[Entries from a dataset]
****

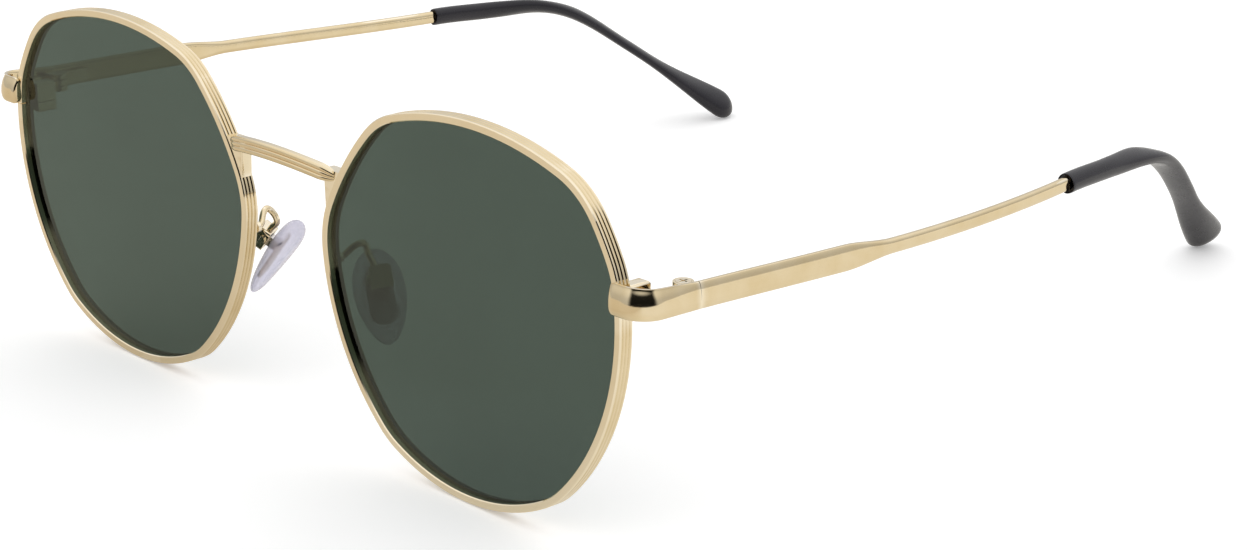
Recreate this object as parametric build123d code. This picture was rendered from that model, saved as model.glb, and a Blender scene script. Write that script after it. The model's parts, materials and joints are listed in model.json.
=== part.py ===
from build123d import *

import os
from math import cos, radians, sin, sqrt

os.makedirs("parts", exist_ok=True)

# Metal-framed sunglasses.  Everything is drawn for the wearer's left side (+X) in the frame of the
# front: lens centres on y = 0 and z = 0, the front faces -Y, the temples run back along +Y.  The
# right side is the mirror image.  At the end all pieces are placed as the glasses rest on a table.
# Sizes are millimetres and angles are degrees.

# --- eye shape and rim -------------------------------------------------------------------------
LENS_X = 36.0  # lens centre from the middle of the face
# Six gently bowed sides: (direction the side faces, its distance from the lens centre, its radius)
EYE_SIDES = (
    (94, 23.4, 50),
    (35, 28.9, 38),
    (-40, 26.1, 33),
    (-93, 24.9, 31),
    (-144, 25.3, 33),
    (137, 25.4, 42),
)
EYE_CORNER = 11.5  # radius that rounds the six corners
RIM_WIDTH = 1.05
RIM_DEPTH = 2.1
RIM_EDGE = 0.12  # small bevel on the rim's edges
RIM_GROOVES = (0.5, 1.05, 1.6)  # depths of the three fine grooves round the outside
GROOVE_HALF = 0.13
GROOVE_DEPTH = 0.15

# --- lens ----------------------------------------------------------------------------------------
LENS_FRONT = 0.8  # the lens face lies this far behind the rim's face
LENS_BACK = 2.05
BEVEL_Y = 1.4  # depth of the bevel's ridge, which sits in the rim's V groove
BEVEL_HALF = 0.35
BEVEL_OUT = 0.35
LENS_GAP = 0.03

# --- end piece, and the block that closes the rim -----------------------------------------------
STRIP_HEIGHT = 4.0
STRIP_THICK = 1.25
STRIP_Z = 8.65  # middle of the strip's height on the rim
STRIP_INNER_X = 63.5
STRIP_OUTER_X = 69.7
STRIP_BEND = 3.0
STRIP_CROWN = 0.55  # rounding along the strip's outer edges
STRIP_END_ROUND = 0.8  # rounding of the strip's free corners
SEAM_Y = 8.5
SEAM_Z = 8.1  # middle of the strip's height where it meets the temple
SEAM_GAP = 0.06
RIM_SPLIT_GAP = 0.1
RIM_SPLIT_Z = STRIP_Z - STRIP_HEIGHT / 2 - RIM_SPLIT_GAP
LOCK_X = (62.4, 64.4)
LOCK_BACK = 5.3
LOCK_UPPER_TOP = 9.5
LOCK_LOWER_BOTTOM = 5.0
LOCK_ROUND = 0.4
LOCK_SCREW_R = 0.5
LOCK_HEAD_R = 0.8
LOCK_HEAD_HEIGHT = 0.5
LOCK_SCREW_COVER = 0.9  # metal left above the screw's end
DRIVE_SLOT = 0.25  # width and depth of a screwdriver slot

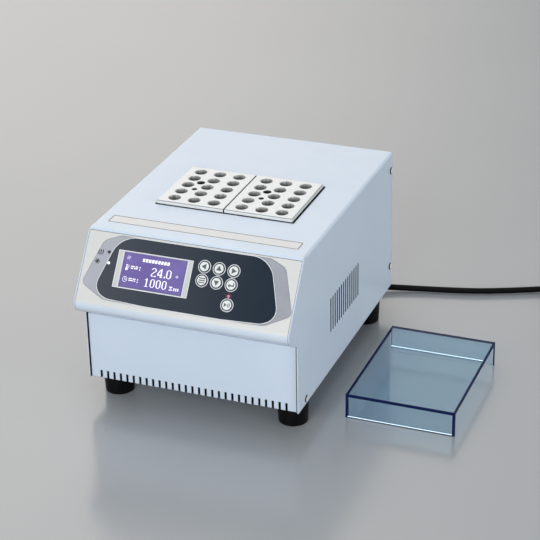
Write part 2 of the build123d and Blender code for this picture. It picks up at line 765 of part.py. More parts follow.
with BuildPart() as safety_thermostat:
    with BuildSketch(side(feature_x + 78.3)):
        with Locations((block_y, block_bottom - 4)):
            Circle(3.6)
    extrude(amount=6)
    with BuildSketch(side(feature_x + 84.3)):
        with Locations((block_y, block_bottom - 4)):
            with GridLocations(3.6, 0, 2, 1):
                Rectangle(0.8, 4)
    extrude(amount=5)
safety_thermostat.part.label = "safety_thermostat"
export_step(safety_thermostat.part, "parts/safety_thermostat.step")

# ---------------------------------------------------------------- electronics in the pan
with BuildPart() as power_supply:
    with BuildSketch(level(zb + t + 4)):
        with Locations((-26, -60)):
            Rectangle(128, 78)
    extrude(amount=38)
    chamfer(power_supply.edges().filter_by(Axis.X), 1.0)
    with BuildSketch(level(zb + t)):
        with Locations((-26, -60)):
            with GridLocations(112, 62, 2, 2):
                Circle(3)
    extrude(amount=4)
    with BuildSketch(level(zb + t + 42 - 1)):
        with Locations((-36, -60)):
            with GridLocations(9, 0, 9, 1):
                SlotOverall(48, 3, rotation=90)
    extrude(amount=3, mode=Mode.SUBTRACT)
power_supply.part.label = "power_supply"
export_step(power_supply.part, "parts/power_supply.step")

with BuildPart() as driver_board:
    with BuildSketch(level(zb + t + 6)):
        with Locations((0, -262)):
            Rectangle(170, 62)
    extrude(amount=1.6)
    with BuildSketch(level(zb + t)):
        with Locations((0, -262)):
            with GridLocations(160, 52, 2, 2):
                Circle(2.6)
    extrude(amount=6)
    with BuildSketch(level(zb + t + 7.6)):
        with Locations((-60, -262)):
            Rectangle(26, 30)
        with Locations((62, -250)):
            Rectangle(30, 18)
        with Locations((62, -276)):
            Rectangle(38, 10)
    extrude(amount=16)
    with BuildSketch(level(zb + t + 7.6)):
        with Locations((-20, -250), (0, -250), (20, -250)):
            Circle(6)
        with Locations((-10, -274)):
            Rectangle(30, 12)
    extrude(amount=12)
driver_board.part.label = "driver_board"
export_step(driver_board.part, "parts/driver_board.step")

# Flat cable from the control board down to the driver board.
rib_top = on_slope(-62, board_o)
with BuildPart() as ribbon_cable:
    with BuildSketch(side(-22)) as rib_sk:
        with BuildLine():
            Polyline(
                (rib_top[0] + 0.2, rib_top[1]), (rib_top[0] + 8, rib_top[1] - 7), (-279, 80), (-274, 48.8),
                (-273.2, 48.8), (-278.2, 80.2), (rib_top[0] + 8.8, rib_top[1] - 6.6), (rib_top[0] + 0.9, rib_top[1] + 0.6),
                close=True
            )
        make_face()
    extrude(amount=26)
ribbon_cable.part.label = "ribbon_cable"
export_step(ribbon_cable.part, "parts/ribbon_cable.step")

# ---------------------------------------------------------------- mains inlet, fuse drawer, switch
inlet_front = rear_y + 2.4      # outer face of the inlet's flange
inlet_cz = inlet_z + 7          # the module's centre: socket below, fuse drawer above
with BuildPart() as ac_inlet:
    with BuildSketch(rear(rear_y)):
        with Locations((-inlet_x, inlet_cz)):
            RectangleRounded(31.0, 49.0, 2.0)
    extrude(amount=2.4)
    with BuildSketch(rear(rear_y)):
        with Locations((-inlet_x, inlet_cz)):
            Rectangle(27.2, 44.6)
    extrude(amount=-24)
    with BuildSketch(rear(inlet_front)) as socket_sk:
        with Locations((-inlet_x, inlet_z)):
            Rectangle(24.8, 16.8)
        chamfer(socket_sk.vertices().group_by(Axis.Y)[-1], 4.0)
    extrude(amount=-17, mode=Mode.SUBTRACT)
    with BuildSketch(rear(inlet_front)):
        with Locations((-inlet_x, inlet_z + 19.0)):
            Rectangle(24.0, 15.0)
    extrude(amount=-22, mode=Mode.SUBTRACT)
    with BuildSketch(rear(inlet_front - 17)):
        with Locations((-inlet_x - 7, inlet_z + 1), (-inlet_x + 7, inlet_z + 1)):
            Rectangle(2.0, 4.0)
        with Locations((-inlet_x, inlet_z - 3.5)):
            Rectangle(2.0, 4.0)
    extrude(amount=13)
ac_inlet.part.label = "ac_inlet"
export_step(ac_inlet.part, "parts/ac_inlet.step")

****

#### What to produce:
Print the records above verbatim from their first line to the line containing "# Sizes are", both included, and stop there.

#### Correct output:
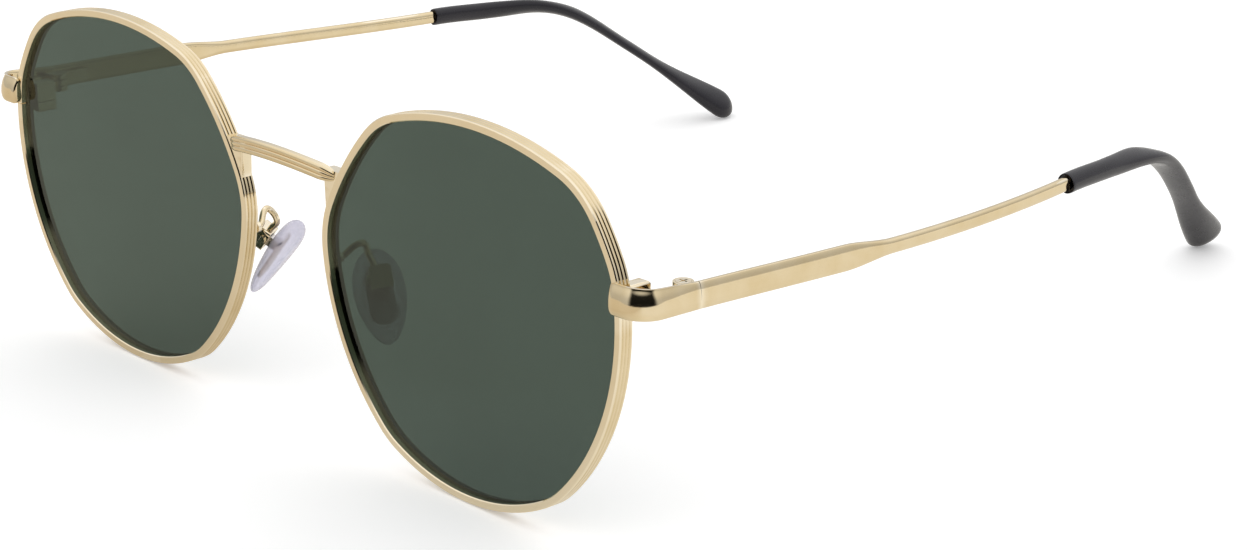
Recreate this object as parametric build123d code. This picture was rendered from that model, saved as model.glb, and a Blender scene script. Write that script after it. The model's parts, materials and joints are listed in model.json.
=== part.py ===
from build123d import *

import os
from math import cos, radians, sin, sqrt

os.makedirs("parts", exist_ok=True)

# Metal-framed sunglasses.  Everything is drawn for the wearer's left side (+X) in the frame of the
# front: lens centres on y = 0 and z = 0, the front faces -Y, the temples run back along +Y.  The
# right side is the mirror image.  At the end all pieces are placed as the glasses rest on a table.
# Sizes are millimetres and angles are degrees.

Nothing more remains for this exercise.